Bear your testimony about the importance of the friend zone to him, Mormon Pride and Prejudice style. If you haven't seen this little gem, you should definitely look it up. You can find the entire thing on Youtube, and it is glorious. It was filmed in Provo and is about college student Elizabeth Bennet and her roommates. Mr. Collins is the awkward neighbor who tries to propose to Elizabeth, dramatically stating, "Elizabeth, we have been commanded to multiply and replenish the earth!" After being rejected by her, he bears his testimony in sacrament meeting about how terrible she is, saying, "Now, a certain girl in the congregation, let's call her E. Bennet—no, no, Elizabeth B..."

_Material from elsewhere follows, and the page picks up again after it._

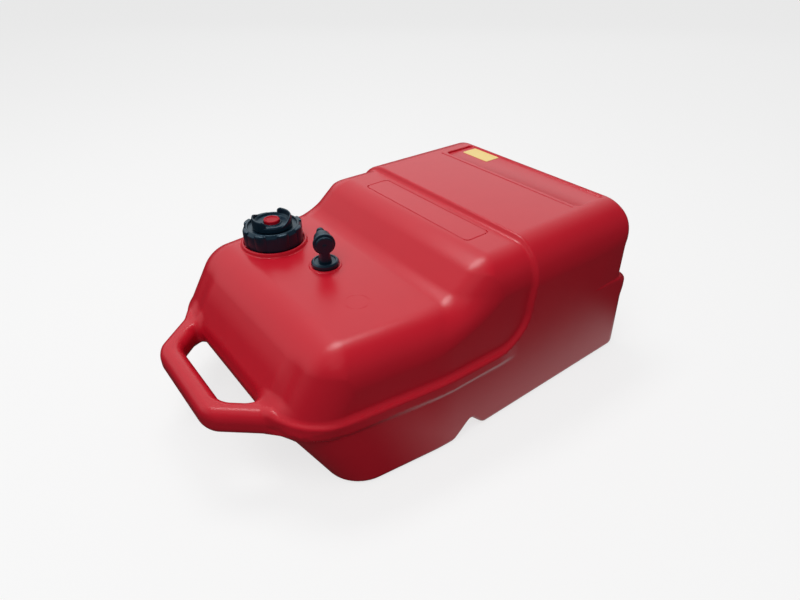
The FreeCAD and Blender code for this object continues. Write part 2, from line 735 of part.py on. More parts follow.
def build_filler_cap():
    """Screw cap: skirt with grip lobes, dished top, bored boss and an inside thread."""
    body = new_body("filler_cap", *FILLER)
    inside = s.neck_bore + s.neck_wall + s.thread_depth + s.thread_gap
    bore = s.hub_radius + s.shaft_gap
    turned(body, [
        (0, SKIRT_LOW), (s.cap_radius, SKIRT_LOW), (s.cap_radius, CAP_TOP - s.cap_chamfer),
        (s.cap_radius - s.cap_chamfer, CAP_TOP), (0, CAP_TOP),
    ], "cap_blank")
    sketch = plane_sketch(body, "XY_Plane", "lobe_outline", SKIRT_LOW + s.cap_chamfer)
    centre = s.cap_radius + s.lobe_proud - s.lobe_radius
    sketch.addGeometry(Part.Circle(Vector(centre.value, 0, 0), Vector(0, 0, 1), n.lobe_radius), False)
    constrain(sketch, "Radius", s.lobe_radius, 0)
    place_point(sketch, 0, 3, centre, 0)
    lobe = pad(body, sketch, s.cap_height - s.cap_chamfer - 0.8, "lobe")
    polar(body, lobe, sketch, s.lobe_count, "lobes")
    turned(body, [
        (0, DISH_FLOOR), (s.recess_radius, DISH_FLOOR),
        (s.recess_radius + 1, CAP_TOP + 1), (0, CAP_TOP + 1),
    ], "dish", "PartDesign::Groove")
    turned(body, [
        (0, SKIRT_LOW - 1), (inside, SKIRT_LOW - 1), (inside, LINER), (BOSS_RADIUS, LINER),
        (BOSS_RADIUS, LEASH_HIGH + FACE_GAP), (LEASH_GROOVE, LEASH_HIGH + FACE_GAP),
        (LEASH_GROOVE, LEASH_LOW - FACE_GAP), (BOSS_RADIUS, LEASH_LOW - FACE_GAP), (BOSS_RADIUS, BOSS_LOW),
        (bore, BOSS_LOW), (bore, DISH_FLOOR + 1), (0, DISH_FLOOR + 1),
    ], "inside_turn", "PartDesign::Groove")
    thread = plane_sketch(body, "XZ_Plane", "thread_section")
    middle = THREAD_LOW + s.thread_pitch / 2
    root = inside + 0.3
    tip = inside - s.thread_depth + 0.1
    draw_outline(thread, [
        (root, middle - s.thread_width / 2), (tip, middle - s.thread_width / 4),
        (tip, middle + s.thread_width / 4), (root, middle + s.thread_width / 2),
    ])
    helix = body.newObject("PartDesign::AdditiveHelix", "inside_thread")
    helix.Profile = thread
    helix.ReferenceAxis = (thread, ["V_Axis"])
    helix.Mode = "pitch-turns-angle"
    helix.setExpression("Pitch", s.thread_pitch.text)
    helix.Turns = 1.0
    return body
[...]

To apply this to your own life, invite this guy to the next testimony meeting you have. As soon as you can, bear your testimony at the pulpit about how grateful you are for guys who understand when they don't have a chance with a girl, and how just because a girl is friendly doesn't mean she's interested. Then to really drive your point home, say something like, "Now, I have a friend in this congregation, let's call him [whatever his name is], and I'm so grateful for his example of living in the friend zone. We both know he has no chance with me, and he has gracefully accepted that. We can only hope that all the other men in Provo can follow his example." 

This isn't exactly Christ-like, or a parable for that matter, but it should get your point across.